* Aim of the exercise: Count the lines containing "bends" in the entries underneath, and state that count without anything else.

#####

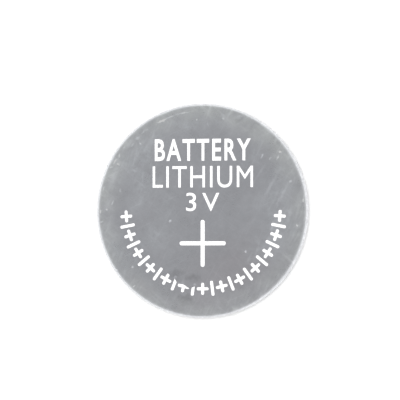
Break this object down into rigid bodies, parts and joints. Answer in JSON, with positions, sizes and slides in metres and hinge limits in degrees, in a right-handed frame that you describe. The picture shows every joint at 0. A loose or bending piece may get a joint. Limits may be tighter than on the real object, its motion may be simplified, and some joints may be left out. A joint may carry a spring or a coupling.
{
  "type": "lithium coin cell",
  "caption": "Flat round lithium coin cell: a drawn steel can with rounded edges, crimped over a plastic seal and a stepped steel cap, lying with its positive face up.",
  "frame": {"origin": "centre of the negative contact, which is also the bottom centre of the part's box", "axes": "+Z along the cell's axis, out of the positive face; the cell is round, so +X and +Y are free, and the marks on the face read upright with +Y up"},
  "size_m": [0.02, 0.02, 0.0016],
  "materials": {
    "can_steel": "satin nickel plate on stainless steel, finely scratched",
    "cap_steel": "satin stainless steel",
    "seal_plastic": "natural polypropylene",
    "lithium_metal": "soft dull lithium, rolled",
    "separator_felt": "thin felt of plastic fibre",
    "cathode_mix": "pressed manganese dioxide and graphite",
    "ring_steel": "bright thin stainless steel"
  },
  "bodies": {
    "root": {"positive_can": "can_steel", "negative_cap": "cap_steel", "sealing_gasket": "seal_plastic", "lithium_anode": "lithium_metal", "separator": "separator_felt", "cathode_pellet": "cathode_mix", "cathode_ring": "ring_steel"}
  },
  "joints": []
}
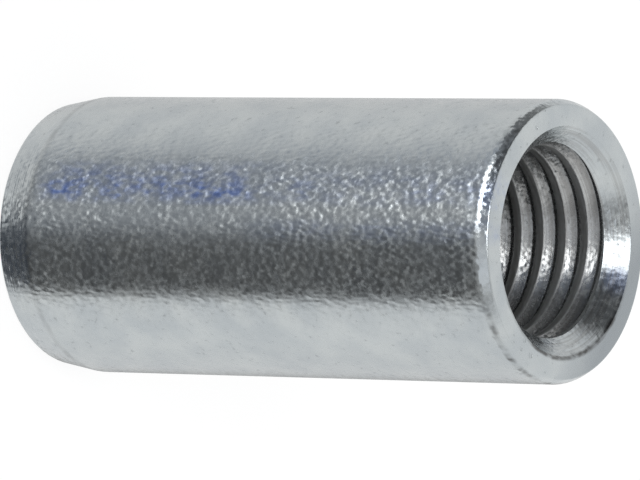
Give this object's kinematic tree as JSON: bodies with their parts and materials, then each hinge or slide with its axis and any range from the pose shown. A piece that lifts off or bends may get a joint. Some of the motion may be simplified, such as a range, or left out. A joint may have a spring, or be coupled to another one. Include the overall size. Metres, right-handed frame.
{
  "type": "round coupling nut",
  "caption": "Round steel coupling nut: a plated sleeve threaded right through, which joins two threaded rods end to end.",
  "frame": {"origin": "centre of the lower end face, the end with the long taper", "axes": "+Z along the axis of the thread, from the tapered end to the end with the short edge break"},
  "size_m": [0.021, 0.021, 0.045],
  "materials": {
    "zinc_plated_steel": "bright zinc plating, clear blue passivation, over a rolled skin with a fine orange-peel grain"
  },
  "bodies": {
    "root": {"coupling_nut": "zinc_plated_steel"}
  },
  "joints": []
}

#####

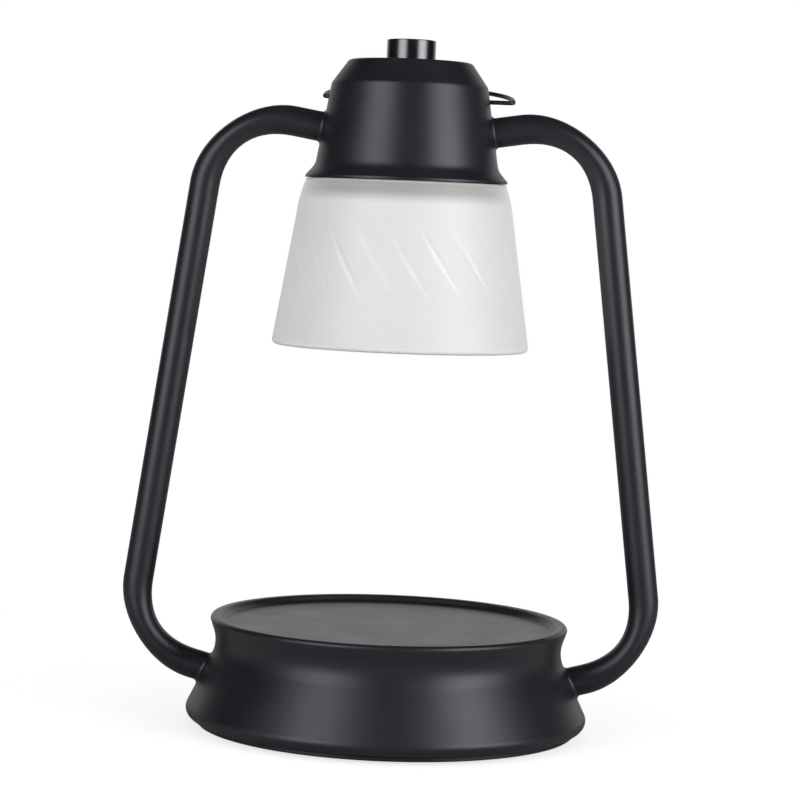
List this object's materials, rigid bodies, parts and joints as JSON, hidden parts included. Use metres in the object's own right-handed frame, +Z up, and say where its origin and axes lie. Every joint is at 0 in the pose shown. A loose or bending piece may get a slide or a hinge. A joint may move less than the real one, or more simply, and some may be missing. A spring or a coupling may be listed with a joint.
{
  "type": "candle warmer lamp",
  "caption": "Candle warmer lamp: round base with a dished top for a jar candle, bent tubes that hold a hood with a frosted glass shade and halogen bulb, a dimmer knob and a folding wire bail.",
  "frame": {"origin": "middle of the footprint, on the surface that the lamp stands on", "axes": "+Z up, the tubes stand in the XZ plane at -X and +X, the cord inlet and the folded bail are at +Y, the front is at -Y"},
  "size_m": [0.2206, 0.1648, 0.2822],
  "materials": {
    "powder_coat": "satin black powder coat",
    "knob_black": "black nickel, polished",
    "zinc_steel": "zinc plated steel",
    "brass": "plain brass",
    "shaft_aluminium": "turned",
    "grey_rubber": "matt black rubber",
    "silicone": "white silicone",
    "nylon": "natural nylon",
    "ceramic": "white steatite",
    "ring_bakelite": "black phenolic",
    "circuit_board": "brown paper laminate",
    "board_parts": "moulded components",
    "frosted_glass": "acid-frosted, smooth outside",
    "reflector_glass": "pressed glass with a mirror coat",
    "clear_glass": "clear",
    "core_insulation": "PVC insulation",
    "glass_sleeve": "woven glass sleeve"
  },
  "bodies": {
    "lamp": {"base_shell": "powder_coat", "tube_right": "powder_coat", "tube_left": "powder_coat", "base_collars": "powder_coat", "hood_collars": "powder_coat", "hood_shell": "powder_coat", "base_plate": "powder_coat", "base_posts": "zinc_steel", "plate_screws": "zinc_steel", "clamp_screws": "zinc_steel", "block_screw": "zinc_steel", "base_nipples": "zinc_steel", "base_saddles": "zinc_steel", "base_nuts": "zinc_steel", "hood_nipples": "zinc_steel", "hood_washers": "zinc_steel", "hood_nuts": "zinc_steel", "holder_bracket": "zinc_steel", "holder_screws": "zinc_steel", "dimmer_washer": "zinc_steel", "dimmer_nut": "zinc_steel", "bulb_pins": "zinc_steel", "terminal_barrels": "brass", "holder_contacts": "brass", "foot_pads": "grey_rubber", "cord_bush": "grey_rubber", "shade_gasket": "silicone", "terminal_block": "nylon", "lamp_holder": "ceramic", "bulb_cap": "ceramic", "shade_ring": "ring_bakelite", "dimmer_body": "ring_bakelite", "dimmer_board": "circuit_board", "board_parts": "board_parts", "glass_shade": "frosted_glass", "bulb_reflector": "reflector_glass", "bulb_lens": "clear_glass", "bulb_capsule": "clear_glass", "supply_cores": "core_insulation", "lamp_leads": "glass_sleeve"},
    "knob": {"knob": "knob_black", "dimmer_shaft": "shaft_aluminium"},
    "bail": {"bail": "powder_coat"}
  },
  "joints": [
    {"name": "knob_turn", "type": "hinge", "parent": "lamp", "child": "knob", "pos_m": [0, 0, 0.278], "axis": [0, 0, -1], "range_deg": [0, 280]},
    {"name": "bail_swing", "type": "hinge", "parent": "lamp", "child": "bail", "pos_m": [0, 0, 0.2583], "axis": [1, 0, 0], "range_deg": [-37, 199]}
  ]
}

#####

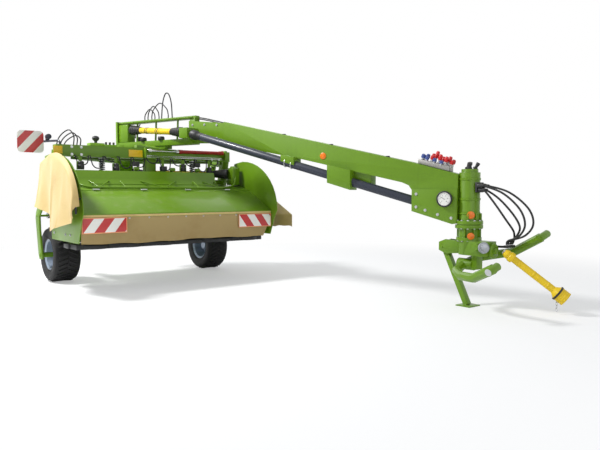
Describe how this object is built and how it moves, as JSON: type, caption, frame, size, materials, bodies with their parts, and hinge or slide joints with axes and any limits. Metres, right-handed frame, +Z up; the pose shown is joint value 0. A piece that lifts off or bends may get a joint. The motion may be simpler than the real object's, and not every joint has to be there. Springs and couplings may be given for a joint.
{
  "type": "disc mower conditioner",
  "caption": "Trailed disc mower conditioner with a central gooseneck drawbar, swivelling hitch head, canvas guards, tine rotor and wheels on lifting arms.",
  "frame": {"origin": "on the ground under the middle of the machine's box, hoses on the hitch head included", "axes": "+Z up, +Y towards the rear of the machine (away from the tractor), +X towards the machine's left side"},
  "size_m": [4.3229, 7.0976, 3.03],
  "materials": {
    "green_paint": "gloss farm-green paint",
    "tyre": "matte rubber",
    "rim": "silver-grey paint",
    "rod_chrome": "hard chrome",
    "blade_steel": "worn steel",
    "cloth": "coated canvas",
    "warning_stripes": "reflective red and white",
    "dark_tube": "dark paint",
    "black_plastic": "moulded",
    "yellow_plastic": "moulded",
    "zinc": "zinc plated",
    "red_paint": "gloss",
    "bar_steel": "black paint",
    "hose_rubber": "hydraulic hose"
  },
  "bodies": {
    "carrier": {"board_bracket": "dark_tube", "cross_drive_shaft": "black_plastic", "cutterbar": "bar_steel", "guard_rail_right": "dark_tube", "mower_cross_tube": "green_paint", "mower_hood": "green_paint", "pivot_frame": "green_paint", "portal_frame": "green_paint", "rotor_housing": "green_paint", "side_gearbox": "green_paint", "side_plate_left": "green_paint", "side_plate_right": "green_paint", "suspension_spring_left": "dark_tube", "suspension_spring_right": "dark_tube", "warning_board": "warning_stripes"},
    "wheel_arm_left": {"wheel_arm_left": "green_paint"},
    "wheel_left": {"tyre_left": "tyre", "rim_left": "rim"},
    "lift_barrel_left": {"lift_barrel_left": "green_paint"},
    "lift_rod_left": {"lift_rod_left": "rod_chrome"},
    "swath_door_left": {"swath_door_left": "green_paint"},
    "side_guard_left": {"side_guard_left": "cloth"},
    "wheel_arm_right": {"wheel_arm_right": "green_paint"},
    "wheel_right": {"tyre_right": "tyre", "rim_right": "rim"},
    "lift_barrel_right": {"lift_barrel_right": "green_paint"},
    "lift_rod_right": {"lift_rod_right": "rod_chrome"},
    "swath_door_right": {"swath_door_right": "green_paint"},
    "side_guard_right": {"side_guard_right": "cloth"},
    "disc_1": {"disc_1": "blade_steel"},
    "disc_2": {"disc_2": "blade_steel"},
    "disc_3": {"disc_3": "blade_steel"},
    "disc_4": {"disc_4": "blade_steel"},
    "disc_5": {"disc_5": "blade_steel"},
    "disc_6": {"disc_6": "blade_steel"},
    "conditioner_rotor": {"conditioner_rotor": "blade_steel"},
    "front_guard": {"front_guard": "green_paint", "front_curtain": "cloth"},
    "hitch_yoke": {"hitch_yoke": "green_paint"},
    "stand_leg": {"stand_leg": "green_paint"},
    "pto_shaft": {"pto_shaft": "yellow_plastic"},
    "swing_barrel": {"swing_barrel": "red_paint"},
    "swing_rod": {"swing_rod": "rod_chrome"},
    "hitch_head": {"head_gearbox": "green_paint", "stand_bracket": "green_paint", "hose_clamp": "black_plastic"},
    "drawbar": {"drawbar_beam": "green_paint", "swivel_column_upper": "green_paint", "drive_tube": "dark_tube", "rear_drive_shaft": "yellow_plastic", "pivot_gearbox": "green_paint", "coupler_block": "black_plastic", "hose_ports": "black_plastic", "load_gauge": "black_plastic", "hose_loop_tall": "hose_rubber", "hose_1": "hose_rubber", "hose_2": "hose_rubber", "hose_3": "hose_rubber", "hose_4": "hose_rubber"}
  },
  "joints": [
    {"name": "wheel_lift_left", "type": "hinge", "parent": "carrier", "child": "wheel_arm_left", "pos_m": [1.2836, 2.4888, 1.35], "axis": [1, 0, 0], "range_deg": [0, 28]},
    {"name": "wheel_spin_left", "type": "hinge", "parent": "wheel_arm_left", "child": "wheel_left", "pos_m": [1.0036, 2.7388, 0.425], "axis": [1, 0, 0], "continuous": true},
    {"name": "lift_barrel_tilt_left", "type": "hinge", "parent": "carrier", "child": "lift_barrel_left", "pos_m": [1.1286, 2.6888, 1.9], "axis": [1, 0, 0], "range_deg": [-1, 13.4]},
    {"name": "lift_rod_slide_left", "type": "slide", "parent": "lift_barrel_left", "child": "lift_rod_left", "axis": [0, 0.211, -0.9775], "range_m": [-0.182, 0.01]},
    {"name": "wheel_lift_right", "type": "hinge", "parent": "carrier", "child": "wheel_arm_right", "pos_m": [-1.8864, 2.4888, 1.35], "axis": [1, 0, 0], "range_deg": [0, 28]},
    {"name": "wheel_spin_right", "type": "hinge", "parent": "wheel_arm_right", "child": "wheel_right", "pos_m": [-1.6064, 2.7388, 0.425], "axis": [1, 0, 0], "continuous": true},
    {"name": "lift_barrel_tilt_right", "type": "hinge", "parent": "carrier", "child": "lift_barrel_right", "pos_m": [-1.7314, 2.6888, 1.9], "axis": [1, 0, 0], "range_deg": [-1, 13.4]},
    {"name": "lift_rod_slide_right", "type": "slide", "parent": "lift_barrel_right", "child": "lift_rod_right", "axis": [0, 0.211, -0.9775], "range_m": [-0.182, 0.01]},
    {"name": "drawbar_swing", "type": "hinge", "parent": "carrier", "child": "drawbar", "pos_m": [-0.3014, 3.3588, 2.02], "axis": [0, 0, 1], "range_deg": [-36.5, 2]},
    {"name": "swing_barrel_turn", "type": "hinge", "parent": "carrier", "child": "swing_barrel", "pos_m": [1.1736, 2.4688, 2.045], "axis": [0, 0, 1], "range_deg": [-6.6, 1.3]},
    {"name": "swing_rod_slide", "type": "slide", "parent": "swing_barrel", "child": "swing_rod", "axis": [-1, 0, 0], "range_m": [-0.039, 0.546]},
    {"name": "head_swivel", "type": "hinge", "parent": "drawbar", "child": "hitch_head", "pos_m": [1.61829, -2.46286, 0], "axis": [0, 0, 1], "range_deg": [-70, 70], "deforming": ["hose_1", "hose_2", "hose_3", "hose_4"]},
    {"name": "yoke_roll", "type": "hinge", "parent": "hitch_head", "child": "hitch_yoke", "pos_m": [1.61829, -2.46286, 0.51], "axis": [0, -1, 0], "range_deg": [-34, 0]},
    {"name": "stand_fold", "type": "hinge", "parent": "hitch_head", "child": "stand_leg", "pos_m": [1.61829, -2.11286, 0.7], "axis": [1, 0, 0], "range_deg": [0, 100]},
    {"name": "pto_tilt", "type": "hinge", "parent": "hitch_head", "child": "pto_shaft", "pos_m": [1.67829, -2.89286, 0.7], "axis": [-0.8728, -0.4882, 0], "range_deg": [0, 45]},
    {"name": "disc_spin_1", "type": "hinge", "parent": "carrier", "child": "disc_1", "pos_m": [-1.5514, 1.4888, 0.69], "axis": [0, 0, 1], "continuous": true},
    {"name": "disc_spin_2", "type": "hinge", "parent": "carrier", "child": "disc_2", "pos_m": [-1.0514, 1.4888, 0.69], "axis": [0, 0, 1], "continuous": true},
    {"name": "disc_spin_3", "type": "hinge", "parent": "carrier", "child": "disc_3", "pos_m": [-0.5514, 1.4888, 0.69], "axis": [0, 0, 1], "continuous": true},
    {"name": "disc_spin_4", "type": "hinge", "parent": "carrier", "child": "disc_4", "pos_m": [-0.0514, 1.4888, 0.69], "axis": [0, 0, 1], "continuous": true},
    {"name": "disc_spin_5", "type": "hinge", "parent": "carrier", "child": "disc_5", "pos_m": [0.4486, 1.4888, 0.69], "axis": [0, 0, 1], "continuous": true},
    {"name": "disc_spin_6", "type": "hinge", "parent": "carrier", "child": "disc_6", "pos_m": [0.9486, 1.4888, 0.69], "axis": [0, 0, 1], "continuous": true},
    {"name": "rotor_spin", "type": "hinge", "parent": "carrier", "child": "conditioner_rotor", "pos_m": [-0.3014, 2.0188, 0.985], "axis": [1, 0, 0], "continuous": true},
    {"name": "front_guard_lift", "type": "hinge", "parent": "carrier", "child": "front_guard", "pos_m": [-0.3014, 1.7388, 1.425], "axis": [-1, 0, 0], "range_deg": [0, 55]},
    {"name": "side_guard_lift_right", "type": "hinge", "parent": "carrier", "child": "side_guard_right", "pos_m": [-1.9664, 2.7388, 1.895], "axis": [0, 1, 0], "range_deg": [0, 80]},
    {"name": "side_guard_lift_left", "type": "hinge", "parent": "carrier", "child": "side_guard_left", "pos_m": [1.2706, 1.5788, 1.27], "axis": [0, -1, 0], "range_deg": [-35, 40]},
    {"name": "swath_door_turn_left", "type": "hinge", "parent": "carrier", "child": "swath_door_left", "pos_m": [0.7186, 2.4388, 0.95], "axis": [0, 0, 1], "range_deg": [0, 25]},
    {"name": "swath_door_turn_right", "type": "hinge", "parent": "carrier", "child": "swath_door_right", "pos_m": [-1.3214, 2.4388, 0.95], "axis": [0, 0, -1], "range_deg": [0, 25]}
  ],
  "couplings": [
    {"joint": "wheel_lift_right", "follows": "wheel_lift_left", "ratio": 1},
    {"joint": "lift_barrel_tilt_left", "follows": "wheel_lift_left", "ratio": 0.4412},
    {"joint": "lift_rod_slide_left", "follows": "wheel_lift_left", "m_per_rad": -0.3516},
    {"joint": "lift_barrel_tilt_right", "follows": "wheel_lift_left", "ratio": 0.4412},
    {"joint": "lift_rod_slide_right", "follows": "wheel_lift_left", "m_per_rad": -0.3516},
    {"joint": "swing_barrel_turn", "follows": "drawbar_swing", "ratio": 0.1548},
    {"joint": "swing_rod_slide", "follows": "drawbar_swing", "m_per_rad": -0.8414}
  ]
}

#####

* Answer to the problem: 2